Great story about Merlin and Bobby!

I hope he's not turning red from the comments, but that's what you get when handling customers properly. Pabul, I too have pretty much ended the endless wheel of auditioning stuff after buying the TSM's. I do on occasion listen to a BIG speaker and I plan on VSM's soon.

Rob
It can take some time to come to the conclusion and accept that bigger and more expensive might not be better; to accept that a smallish 2-driver speaker might be one of the speakers in a small group of speakers that are amongst the best in the world - I think the Merlins are.

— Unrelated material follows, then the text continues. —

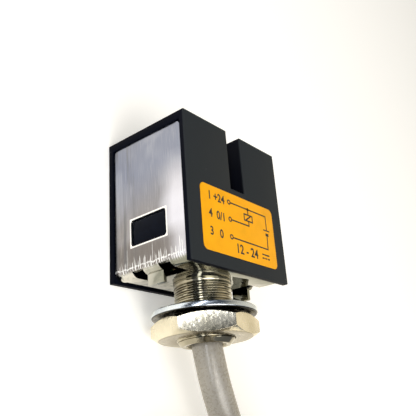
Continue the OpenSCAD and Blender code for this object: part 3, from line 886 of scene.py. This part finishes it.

My take is that bigger can be better but it then becomes a much more ambitious project and is extraordinarily difficult to achieve. There are too many considerations and most folks don't have them all (read room) to even start considering them all. The true advantage of large systems is their potential dynamic capability and bass. Having said that I find the VAST majority of the large cone based systems I've heard bring too much attention to themselves instead of the music to consider, electrostatics excepted but can be even more ambitious an undertaking. I have only personally heard ONE exception but view it due as much to the talent and hearing acuity of the guy that put it together as much as the speaker itself. The point is that Merlins are a speaker that can enamour the most jaded audiophile but like all things in audio they will not appeal to everyone, what they do well they do very very well. Audiophiles have different objectives and aspirations as to what is ideal and my observations, based on my opinion of course, is that they often have nothing to do with fidelity as much as taste.
I agree. And I don"t think I ever had a room that would really be optimal for large, multi-driver speakers - though of course they could "work" - it just seems large speakers really need large rooms to sound coherent across the spectrum like the Merlins and Quad 57/63 electrostatics do - in an odd way, they seem more alike than you would think given how different they are in "driver" technology.